At home or at work, people can engage in longer sessions without having to attend to an external interruption, and thus they can focus in on important activities. And often, for these important activities, they will turn to the reliable-input, larger-screen devices.

Even though people will occasionally start complex activities on smartphones, in many cases they will switch to a better suited device.  

For example, a person might receive and email on her mobile device to sign up for a CPR training course. She might begin the registration on her phone, but wait to complete it at home due to the amount of data entry she encountered. (This is one reason we recommend a seamless omnichannel user experience.)

Designing for Mobile Is Still Critical

All of this does not mean that people won’t try to complete important or complex activities on mobile devices, but they often prefer to use a larger device when given the option. When users don’t have a choice or if the phone is their primary device, they still need and expect to be able to perform key actions on their smartphones.

Note that this study included participants older than 18 years. In our studies of teenager behavior, we’ve found a strong reliance on mobile — partially because most teenagers now own a smartphone, but not all own a laptop or tablet. Depending on your target audience, higher or lower proportions of your users will attempt to perform important tasks on mobile.
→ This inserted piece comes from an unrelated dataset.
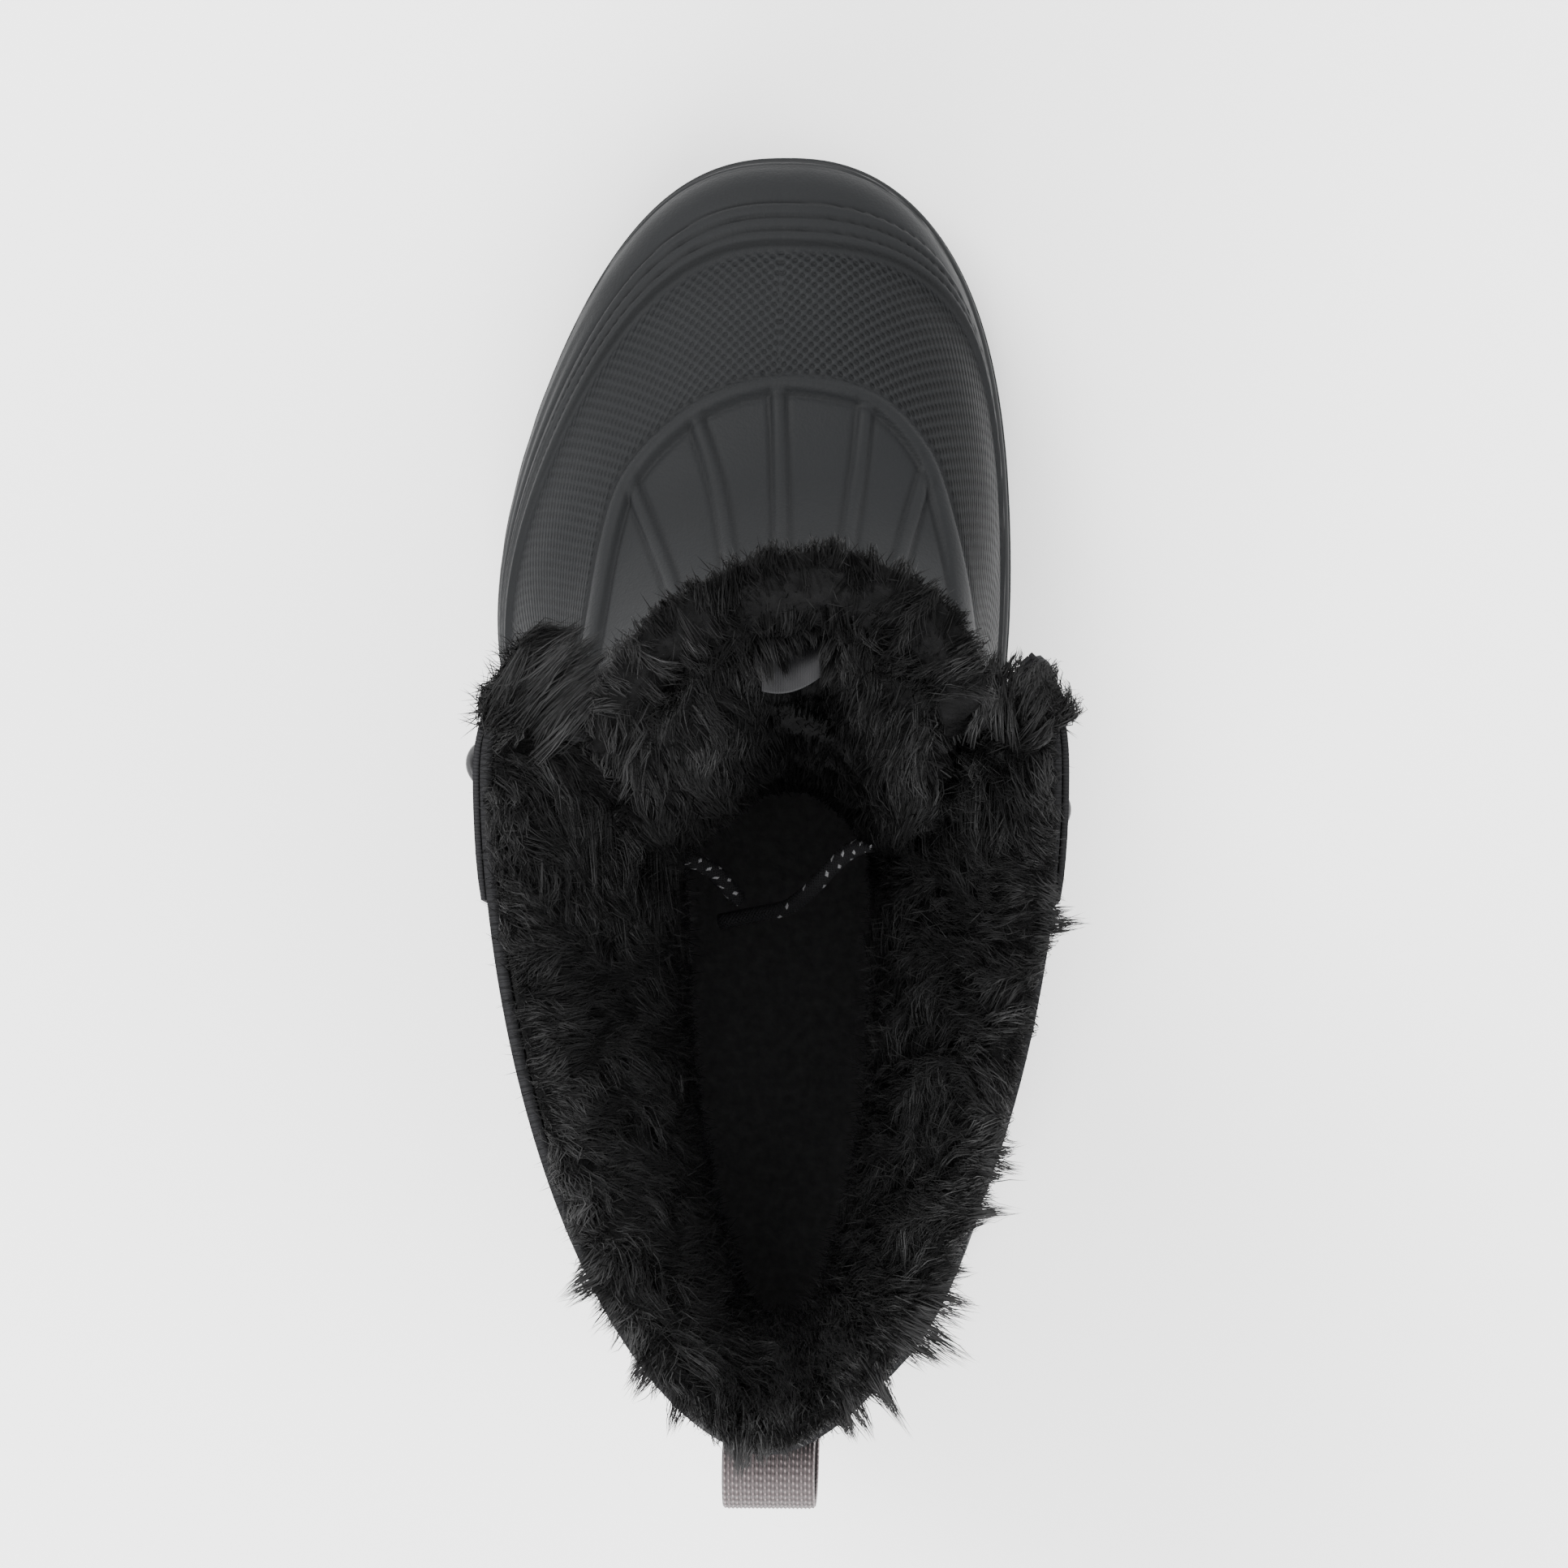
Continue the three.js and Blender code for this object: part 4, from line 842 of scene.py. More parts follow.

If your product supports activities that users might consider of high importance (finance or healthcare, for example), check your analytics. What proportion of your users are mobile? If the volume of your interactions on mobile is low, definitely avoid a mobile-first strategy. You still need a mobile presence, but that likely shouldn’t be your design team’s top priority. If you’re unsure which tasks your users consider important, run a diary study asking people to rate various activities by importance. This methodology will also allow you to get more context from users as to why they choose one device over another for key activities that your products supports. Arming yourself with this knowledge will help you prioritize the work and resources you dedicate across each experience.